(Records with modeling code)

+--

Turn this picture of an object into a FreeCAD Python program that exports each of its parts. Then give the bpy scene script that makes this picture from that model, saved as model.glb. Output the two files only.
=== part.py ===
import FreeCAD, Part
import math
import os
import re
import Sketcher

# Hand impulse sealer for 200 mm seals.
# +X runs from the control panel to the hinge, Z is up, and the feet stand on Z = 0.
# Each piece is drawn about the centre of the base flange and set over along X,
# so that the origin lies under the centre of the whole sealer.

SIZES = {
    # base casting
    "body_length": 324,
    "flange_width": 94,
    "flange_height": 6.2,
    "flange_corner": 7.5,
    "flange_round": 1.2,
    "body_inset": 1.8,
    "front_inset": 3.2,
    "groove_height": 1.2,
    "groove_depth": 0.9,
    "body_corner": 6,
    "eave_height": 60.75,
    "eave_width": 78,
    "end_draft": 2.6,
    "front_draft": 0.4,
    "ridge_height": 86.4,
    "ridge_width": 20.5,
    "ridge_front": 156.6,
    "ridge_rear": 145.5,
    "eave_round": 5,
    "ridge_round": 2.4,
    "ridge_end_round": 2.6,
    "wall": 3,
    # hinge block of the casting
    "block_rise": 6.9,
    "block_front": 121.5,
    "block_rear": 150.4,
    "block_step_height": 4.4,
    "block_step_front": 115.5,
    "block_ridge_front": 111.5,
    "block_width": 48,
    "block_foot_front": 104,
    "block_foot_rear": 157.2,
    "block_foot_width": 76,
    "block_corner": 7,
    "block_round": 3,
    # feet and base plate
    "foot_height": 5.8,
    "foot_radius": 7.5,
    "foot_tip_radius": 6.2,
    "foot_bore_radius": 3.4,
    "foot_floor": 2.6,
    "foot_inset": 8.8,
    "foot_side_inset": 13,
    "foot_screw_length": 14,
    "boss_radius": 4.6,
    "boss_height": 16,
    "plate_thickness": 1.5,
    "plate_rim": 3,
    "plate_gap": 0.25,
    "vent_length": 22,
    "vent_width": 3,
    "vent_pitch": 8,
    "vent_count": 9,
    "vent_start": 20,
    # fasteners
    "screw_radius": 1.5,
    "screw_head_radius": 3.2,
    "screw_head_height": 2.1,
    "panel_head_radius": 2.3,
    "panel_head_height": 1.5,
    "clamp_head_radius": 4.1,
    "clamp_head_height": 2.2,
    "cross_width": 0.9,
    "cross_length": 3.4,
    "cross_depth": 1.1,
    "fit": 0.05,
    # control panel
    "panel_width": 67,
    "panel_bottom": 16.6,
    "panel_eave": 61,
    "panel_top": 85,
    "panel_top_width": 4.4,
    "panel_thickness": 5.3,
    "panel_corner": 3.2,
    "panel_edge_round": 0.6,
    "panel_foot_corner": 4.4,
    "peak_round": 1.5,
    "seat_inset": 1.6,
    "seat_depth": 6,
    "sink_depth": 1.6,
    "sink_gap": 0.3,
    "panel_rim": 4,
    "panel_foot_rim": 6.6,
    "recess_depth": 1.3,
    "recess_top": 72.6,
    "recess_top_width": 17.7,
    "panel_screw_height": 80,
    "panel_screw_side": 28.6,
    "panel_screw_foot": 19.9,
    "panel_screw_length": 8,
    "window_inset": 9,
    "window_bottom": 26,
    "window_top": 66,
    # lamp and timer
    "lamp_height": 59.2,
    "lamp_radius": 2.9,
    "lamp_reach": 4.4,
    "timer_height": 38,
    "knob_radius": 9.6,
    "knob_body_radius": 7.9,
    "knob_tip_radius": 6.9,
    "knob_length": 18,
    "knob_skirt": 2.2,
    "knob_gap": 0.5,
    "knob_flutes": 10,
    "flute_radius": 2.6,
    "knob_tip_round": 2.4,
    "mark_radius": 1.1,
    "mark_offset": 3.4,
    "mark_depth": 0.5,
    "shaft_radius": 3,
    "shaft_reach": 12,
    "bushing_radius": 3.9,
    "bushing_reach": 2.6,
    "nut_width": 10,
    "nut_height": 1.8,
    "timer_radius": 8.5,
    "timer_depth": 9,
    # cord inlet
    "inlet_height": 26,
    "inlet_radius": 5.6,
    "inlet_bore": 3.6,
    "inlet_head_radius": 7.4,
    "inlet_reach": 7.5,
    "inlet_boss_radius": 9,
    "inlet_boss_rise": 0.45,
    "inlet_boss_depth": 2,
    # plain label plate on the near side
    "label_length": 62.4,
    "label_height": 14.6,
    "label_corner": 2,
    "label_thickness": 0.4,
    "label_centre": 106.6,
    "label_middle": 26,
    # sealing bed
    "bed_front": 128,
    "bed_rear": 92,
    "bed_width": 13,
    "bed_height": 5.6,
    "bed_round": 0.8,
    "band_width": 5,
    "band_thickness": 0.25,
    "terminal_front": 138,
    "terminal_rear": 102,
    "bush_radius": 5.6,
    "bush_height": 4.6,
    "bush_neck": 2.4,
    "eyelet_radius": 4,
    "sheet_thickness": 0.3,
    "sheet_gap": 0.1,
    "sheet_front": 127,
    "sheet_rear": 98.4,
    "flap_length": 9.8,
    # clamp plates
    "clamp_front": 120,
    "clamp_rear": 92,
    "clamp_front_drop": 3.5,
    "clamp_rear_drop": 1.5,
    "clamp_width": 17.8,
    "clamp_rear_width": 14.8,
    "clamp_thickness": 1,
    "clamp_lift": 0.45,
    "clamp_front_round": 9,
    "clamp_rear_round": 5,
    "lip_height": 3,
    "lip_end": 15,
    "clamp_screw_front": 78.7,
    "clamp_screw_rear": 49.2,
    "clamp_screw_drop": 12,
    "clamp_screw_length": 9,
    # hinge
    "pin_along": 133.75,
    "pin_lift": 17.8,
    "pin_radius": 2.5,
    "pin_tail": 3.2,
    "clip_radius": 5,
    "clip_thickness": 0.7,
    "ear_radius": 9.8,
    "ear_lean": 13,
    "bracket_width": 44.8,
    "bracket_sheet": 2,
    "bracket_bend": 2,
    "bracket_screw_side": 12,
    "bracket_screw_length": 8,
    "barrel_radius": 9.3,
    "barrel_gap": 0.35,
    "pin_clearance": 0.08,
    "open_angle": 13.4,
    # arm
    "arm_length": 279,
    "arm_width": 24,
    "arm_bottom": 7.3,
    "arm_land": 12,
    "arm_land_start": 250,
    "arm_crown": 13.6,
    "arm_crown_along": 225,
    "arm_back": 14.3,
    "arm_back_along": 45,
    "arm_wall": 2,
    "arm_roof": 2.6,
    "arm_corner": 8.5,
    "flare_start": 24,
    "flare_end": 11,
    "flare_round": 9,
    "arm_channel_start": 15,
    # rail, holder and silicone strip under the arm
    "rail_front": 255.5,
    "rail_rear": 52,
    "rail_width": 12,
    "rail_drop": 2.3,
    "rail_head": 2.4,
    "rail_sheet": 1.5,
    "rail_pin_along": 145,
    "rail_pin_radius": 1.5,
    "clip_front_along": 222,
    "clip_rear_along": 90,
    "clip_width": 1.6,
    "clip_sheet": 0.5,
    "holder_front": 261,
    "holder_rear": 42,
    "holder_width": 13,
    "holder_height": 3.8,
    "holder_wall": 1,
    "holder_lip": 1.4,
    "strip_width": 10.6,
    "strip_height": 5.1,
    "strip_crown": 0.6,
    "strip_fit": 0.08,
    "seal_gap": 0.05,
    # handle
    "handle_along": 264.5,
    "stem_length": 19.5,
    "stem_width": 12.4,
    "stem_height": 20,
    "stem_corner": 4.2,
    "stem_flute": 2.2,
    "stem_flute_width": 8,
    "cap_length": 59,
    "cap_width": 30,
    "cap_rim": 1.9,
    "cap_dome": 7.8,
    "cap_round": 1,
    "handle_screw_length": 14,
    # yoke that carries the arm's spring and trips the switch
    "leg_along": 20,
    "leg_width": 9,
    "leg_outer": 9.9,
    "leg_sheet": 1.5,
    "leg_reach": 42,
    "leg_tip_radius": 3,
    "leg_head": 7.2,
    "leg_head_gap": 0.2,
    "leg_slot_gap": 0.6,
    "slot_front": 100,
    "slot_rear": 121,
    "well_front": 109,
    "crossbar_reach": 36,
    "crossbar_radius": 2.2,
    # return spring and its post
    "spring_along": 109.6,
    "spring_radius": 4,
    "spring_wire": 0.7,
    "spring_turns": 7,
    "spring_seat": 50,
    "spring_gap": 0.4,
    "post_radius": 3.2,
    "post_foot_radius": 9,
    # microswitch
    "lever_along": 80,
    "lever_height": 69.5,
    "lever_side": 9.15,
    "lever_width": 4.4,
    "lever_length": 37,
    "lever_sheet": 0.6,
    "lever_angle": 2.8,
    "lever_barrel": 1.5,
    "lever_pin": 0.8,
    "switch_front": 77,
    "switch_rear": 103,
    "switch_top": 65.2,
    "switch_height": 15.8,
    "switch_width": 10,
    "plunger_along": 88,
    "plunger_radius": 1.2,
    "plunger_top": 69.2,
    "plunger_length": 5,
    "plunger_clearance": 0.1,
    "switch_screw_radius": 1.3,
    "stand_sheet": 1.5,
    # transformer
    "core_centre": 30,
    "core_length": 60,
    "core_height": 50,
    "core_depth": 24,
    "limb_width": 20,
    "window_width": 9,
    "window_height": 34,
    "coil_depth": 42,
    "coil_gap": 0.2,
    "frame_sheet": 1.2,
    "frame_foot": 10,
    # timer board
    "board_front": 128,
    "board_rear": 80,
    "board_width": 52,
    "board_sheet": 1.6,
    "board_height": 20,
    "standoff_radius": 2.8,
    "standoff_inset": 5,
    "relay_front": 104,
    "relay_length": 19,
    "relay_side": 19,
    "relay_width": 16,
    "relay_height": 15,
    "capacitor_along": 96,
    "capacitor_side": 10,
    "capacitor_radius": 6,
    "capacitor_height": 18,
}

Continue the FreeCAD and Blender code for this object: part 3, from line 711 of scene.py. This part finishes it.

+--

*GOAL*. Restate the first line and every line after it, word for word, stopping once the line with "# so that the" is done.

*COMPLETED EXERCISE*.
Turn this picture of an object into a FreeCAD Python program that exports each of its parts. Then give the bpy scene script that makes this picture from that model, saved as model.glb. Output the two files only.
=== part.py ===
import FreeCAD, Part
import math
import os
import re
import Sketcher

# Hand impulse sealer for 200 mm seals.
# +X runs from the control panel to the hinge, Z is up, and the feet stand on Z = 0.
# Each piece is drawn about the centre of the base flange and set over along X,
# so that the origin lies under the centre of the whole sealer.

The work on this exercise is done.